Die Beschichtung mit einer dünnen ORMOCER-Schicht hat sich als nicht ausreichend zur Verhinderung der Wiederverbräunung erwiesen. Diese und ähnliche Stabilisierungsmaßnahmen können künftig unterbleiben. Jeder Kunstharzfilm lässt vermutlich ausreichende Mengen an oxidativen Gasen durch, um das Mangan in den Gelschichten wieder zu oxidieren. Große Bedeutung wird dagegen den klimatischen Bedingungen zukommen. Deshalb muss dringend empfohlen werden, in den Kirchen solche Verhältnisse herzustellen, dass eine relative Luftfeuchte von etwa 60 % nicht überschritten wird.

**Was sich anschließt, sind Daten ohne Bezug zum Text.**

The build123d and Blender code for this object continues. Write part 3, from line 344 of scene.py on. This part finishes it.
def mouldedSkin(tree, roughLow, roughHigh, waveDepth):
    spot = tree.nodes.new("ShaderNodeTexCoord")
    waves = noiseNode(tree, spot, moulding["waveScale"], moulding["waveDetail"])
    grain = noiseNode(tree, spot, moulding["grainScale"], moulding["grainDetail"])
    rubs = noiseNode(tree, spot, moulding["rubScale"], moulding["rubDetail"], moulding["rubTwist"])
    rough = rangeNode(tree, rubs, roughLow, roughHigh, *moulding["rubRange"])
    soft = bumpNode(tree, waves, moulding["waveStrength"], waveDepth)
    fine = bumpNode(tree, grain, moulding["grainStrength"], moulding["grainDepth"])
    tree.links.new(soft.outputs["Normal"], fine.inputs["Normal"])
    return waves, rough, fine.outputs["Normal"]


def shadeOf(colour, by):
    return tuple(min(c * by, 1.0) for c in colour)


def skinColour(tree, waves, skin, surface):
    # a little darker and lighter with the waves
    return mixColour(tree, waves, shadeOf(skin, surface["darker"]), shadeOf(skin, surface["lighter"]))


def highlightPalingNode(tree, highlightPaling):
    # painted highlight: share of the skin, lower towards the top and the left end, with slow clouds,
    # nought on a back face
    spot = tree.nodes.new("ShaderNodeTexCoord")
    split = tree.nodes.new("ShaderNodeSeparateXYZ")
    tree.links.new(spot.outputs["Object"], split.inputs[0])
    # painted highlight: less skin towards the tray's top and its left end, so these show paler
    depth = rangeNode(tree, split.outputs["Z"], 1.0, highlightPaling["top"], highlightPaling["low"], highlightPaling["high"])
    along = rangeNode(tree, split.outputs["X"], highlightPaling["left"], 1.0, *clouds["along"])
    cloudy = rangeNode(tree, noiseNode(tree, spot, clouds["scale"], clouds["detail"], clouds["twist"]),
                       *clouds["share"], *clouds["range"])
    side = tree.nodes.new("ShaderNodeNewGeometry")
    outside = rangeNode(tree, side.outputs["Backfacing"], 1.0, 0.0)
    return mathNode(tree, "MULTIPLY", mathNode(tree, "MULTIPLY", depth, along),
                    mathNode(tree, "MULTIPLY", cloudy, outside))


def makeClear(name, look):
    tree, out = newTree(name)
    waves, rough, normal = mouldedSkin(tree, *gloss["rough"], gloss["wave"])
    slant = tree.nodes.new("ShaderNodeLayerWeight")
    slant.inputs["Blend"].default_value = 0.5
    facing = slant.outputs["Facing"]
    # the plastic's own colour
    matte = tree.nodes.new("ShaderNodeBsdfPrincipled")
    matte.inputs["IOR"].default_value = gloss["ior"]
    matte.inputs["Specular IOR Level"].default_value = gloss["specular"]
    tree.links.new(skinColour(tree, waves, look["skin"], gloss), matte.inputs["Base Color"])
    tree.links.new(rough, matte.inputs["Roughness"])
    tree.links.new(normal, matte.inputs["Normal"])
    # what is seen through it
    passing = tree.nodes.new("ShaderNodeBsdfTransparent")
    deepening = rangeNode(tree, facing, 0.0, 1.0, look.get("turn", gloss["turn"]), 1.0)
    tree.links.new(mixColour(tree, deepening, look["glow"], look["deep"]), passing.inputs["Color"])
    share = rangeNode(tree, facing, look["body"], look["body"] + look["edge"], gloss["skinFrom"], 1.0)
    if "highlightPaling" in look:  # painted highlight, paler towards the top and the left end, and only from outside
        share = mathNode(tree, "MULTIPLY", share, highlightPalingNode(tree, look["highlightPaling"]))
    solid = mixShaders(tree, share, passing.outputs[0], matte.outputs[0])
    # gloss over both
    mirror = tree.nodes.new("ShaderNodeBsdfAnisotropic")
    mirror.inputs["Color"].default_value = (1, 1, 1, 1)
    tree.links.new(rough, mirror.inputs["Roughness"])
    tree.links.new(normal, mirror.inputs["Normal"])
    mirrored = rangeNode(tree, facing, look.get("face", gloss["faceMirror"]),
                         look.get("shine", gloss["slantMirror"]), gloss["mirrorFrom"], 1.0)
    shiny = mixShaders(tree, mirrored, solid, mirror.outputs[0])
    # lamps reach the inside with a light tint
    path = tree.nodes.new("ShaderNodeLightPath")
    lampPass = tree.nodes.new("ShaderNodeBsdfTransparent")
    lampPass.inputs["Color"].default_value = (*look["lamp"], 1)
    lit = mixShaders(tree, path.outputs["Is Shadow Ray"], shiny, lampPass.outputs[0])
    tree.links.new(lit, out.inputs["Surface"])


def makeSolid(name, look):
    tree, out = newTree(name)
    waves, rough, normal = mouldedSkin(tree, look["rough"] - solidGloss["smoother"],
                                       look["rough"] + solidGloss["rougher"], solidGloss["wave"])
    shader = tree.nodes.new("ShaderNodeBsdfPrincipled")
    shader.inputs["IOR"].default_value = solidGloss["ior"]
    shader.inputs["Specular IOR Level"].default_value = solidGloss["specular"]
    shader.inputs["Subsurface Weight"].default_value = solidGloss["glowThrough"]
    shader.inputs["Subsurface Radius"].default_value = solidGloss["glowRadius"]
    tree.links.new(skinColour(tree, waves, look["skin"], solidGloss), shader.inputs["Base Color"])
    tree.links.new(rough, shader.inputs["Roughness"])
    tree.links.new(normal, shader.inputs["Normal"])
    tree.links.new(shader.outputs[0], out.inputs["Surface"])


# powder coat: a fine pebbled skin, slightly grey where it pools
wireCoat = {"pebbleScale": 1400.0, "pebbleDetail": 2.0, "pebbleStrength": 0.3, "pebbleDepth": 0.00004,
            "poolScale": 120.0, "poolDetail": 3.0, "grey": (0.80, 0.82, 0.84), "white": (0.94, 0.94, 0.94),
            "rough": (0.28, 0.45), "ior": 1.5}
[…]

Die fehlende Luftzirkulation im Fensterspalt in den Kirchen von Kirchstück und Basse sowie die offenbar sehr feuchte Innenatmosphäre in der gesamten Klosterkirche Marienstern, die bewirkt, dass trotz Luftzirkulation im Spalt die relativen Feuchten außergewöhnlich hoch sind, stellen völlig unabhängig von der Hydrazinbehandlung ein hohes Risiko dar, unter dem auch weniger empfindliche Materialien leiden würden.

Deshalb ist es nahezu unglaublich, dass die infolge ihrer chemischen Zusammensetzung äußerst gefährdeten mittelalterlichen Gläser so wenig Veränderungen nach dem Wiedereinsetzen zeigen. Es lässt fast vermuten, dass die Behandlungen, bei denen ja durch Hydrazin- und Ameisensäurelösungen nicht nur das Mangan, sondern auch zahlreiche Schadstoffe von den Oberflächen entfernt worden sind, eher eine konservierende als die befürchtete schädigende Wirkung gehabt haben. Damit wäre ein weiteres Mal bestätigt, dass die meisten Schäden an Kunstwerken nicht durch getroffene Maßnahme, sondern durch Unterlassungen entstehen.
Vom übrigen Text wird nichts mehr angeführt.